Ratings62
Average rating3.9
I think this is a good book overall, but it's one I had a lot of trouble connecting with. I think if the main character was anyone other than Frenchie, this might have been easier for me to enjoy, but the fact is that I just don't like most teenagers, and first person POV from a teenager is always going to be a hard sell for me. I do really like reading Indigenous sci-fi, and the weaving and veneration of different Indigenous cultures throughout this book is a breath of fresh air, but yeah I just couldn't quite get into it. I think part of this is the narrow focus on Frenchie. The set-up where Indigenous people are being hunted because they hold the key to a society that has forgotten to dream feels more like a metaphor than a set-up. It's not hard to believe that western cultures will commit genocide for their own benefits, but God I hope we aren't so far gone as to murder children because we can't dream any more. Never seeing the world outside the Frenchie's found family means it was hard to understand what had actually happened to society.

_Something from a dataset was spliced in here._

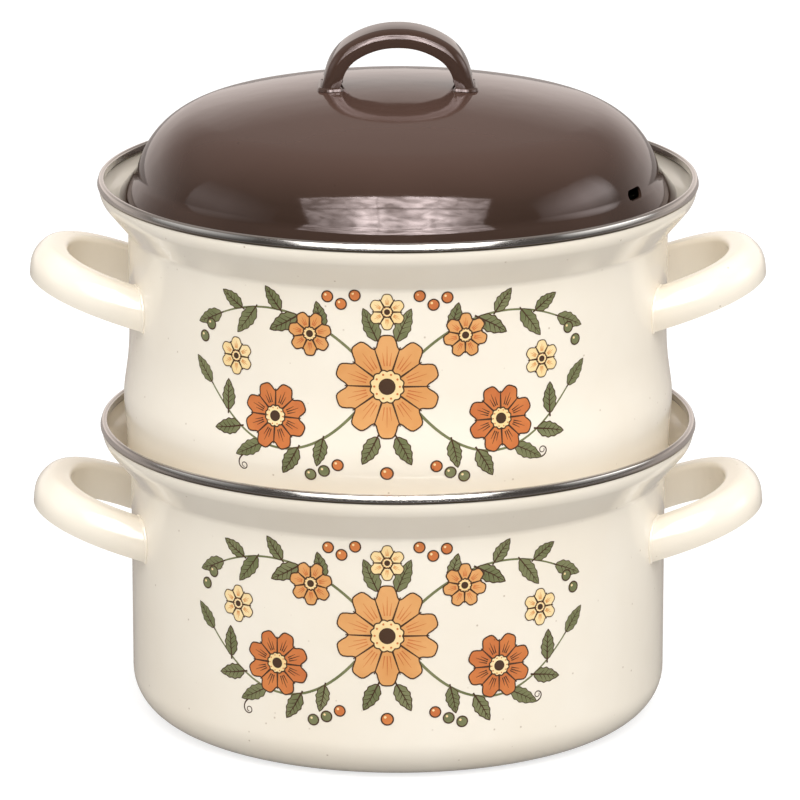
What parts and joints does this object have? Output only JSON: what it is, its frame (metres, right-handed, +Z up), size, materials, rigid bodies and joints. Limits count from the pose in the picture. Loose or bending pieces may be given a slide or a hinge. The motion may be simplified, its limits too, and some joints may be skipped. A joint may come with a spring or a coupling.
{
  "type": "potato steamer",
  "caption": "Stacked enamelled steamer: water pot, perforated steamer pot seated in its collar, and a domed lid with a steam slot; loop side handles and an arched lid handle.",
  "frame": {"origin": "centre of the water pot's flat underside, on the axis of the stack", "axes": "+Z up along the stack's axis; X along the line of the side handles, +X to the right as seen from the front; -Y towards the front"},
  "size_m": [0.3296, 0.268, 0.3133],
  "materials": {
    "cream_enamel": "glossy cream vitreous enamel on pressed steel, with faint fine specks",
    "brown_enamel": "glossy dark brown vitreous enamel on pressed steel",
    "rim_steel": "bright polished stainless steel band"
  },
  "bodies": {
    "water_pot": {"lower_pot": "cream_enamel", "lower_rim_band": "rim_steel", "lower_handle_left": "cream_enamel", "lower_handle_right": "cream_enamel"},
    "steamer": {"steamer_pot": "cream_enamel", "steamer_rim_band": "rim_steel", "steamer_handle_left": "cream_enamel", "steamer_handle_right": "cream_enamel"},
    "lid": {"lid": "brown_enamel", "lid_handle": "brown_enamel"}
  },
  "joints": [
    {"name": "steamer_lift", "type": "slide", "parent": "water_pot", "child": "steamer", "axis": [0, 0, 1], "range_m": [0, 0.08]},
    {"name": "lid_lift", "type": "slide", "parent": "steamer", "child": "lid", "axis": [0, 0, 1], "range_m": [0, 0.06]}
  ]
}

I feel like most of western crimes against POC's have been based in a hyperbolic need to protect something. We need to murder people, so we can dream again? The book never goes into what the consequences of not dreaming are, so I can't see why such horrors would be committed. I can assume there's some amount of propaganda involved, and admittedly I am judging this whilst sitting on my throne of white privilege, but yeah, it feels like a literary device in what's otherwise a very commercial read. Again, if Miig or Isaac or Minerva were the main character, someone who saw a little more of the world and had more rounded perspective, this all might have worked better for me, but my end review is more, “good book, but not for me.”